Religion of the Bohemians. It was a remarkable feature of the character of these wanderers, that they did not, like the Jews, whom they otherwise resembled in some particulars, possess or profess any particular religion, whether in form or principle. They readily conformed, as far as might be required, with the religion of any country in which they happened to sojourn, nor did they ever practise it more than was demanded of them. It is certain that in India they embraced neither the tenets of the religion of Bramah nor of Mahomet. They have hence been considered as belonging to the outcast East Indian tribes of Nuts of Parias. Their want of religion is supplied by a good deal of superstition. Such of their ritual as can be discovered, for example that belonging to marriage, is savage in the extreme, and resembles the customs of the Hottentots more than of any civilized people. They adopt various observances, picked up from the religion of the country in which they live. It is, or rather was, the custom of the tribes on the Borders of England and Scotland, to attribute success to those journeys which are commenced by passing through the parish church; and they usually try to obtain permission from the beadle to do so when the church is empty, for the performance of divine service is not considered as essential to the omen. They are, therefore, totally devoid of any effectual sense of religion; and the higher, or more instructed class, may be considered as acknowledging no deity save those of Epicurus, and such is described as being the faith, or no faith, of Hayraddin Maugrabin.

I may here take notice, that nothing is more disagreeable to this indolent and voluptuous people, than being forced to follow any regular profession. When Paris was garrisoned by the Allied troops in the year 1815, the author was walking with a British officer, near a post held by the Prussian troops.

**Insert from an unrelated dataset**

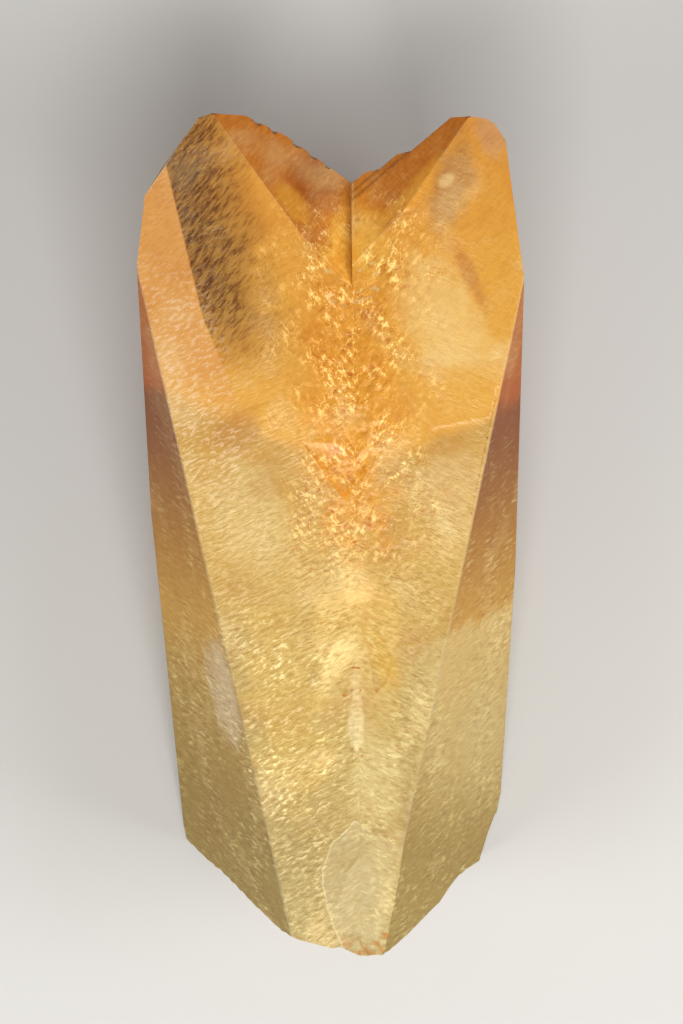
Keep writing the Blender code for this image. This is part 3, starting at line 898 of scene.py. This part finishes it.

He happened at the time to smoke a cigar, and was about, while passing the sentinel, to take it out of his mouth, in compliance with a general regulation to that effect, when, greatly to the astonishment of the passengers, the soldier addressed them in these words; "Rauchen sic immerfort; verdamt sey der Preussiche dienst!" that is, "Smoke away; may the Prussian service be d—d!" Upon looking closely at the man, he seemed plainly to be a Zigeuner, or gipsy, who took this method of expressing his detestation of the duty imposed on him. When the risk he ran by doing so is considered, it will be found to argue a deep degree of dislike which could make him commit himself so unwarily. If he had been overheard by a sergeant or corporal, the prugel would have been the slightest instrument of punishment employed.